A host of speakers echoed Waters.

Actor Mike Farrell declared that, although the “media was a megaphone for the Bush point of view,” in reality Bush’s policies are “opposed to the fundamental beliefs of the American people.”

Ending the Iraq war is one of the “most important political goals of our lifetime,” said ACLU leader and interfaith peace activist Steve Rhode.

State Assemblyman Jerome Horton (D) of Inglewood said he would introduce a resolution on getting out of Iraq in the California Legislature. Plans to introduce a similar resolution for the nearby Compton School Board were also announced.

Teachers’ union activist Arlene Inouye of the Coaliton Against Militarization of Our Schools charged that half of each tax dollar goes to military purposes, while only nine cents goes to education, health care, job training and similar programs. “We are short-changing our youth,” Inouye said.

Sixteen-year-old Franklin High School student Cat Vega said she and other students leaflet their school weekly informing fellow students on counter-recruitment, conscientious objection and other peace issues.

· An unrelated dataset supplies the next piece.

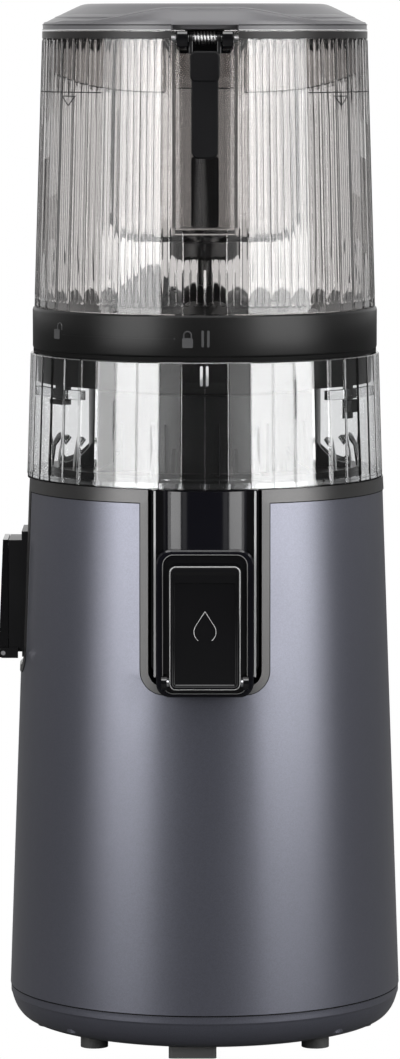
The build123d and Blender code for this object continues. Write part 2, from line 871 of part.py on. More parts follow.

Fernando Suarez del Solar of Military Families Speak Out told how his son was killed early in the war by a US cluster bomb, not “enemy fire” as the Pentagon first told him.

“Bush lied, but who died?” asked Suarez del Solar. “Beautiful American boys and girls. And thousands and thousands of Iraqi children.”

Jane Wright, a Gold Star Mother Against the War, said her son died “defending an oil refinery” not democracy.

Rev. James Lawson, historic civil rights and peace coworker with Rev. Martin Luther King, now leader of the Southern California Southern Christian Leadership Conference, brought the crowd to its feet. Noting more than 100 U.S. military missions going on around the globe, he warned that the threat of U.S. military aggression reaches well beyond Iraq.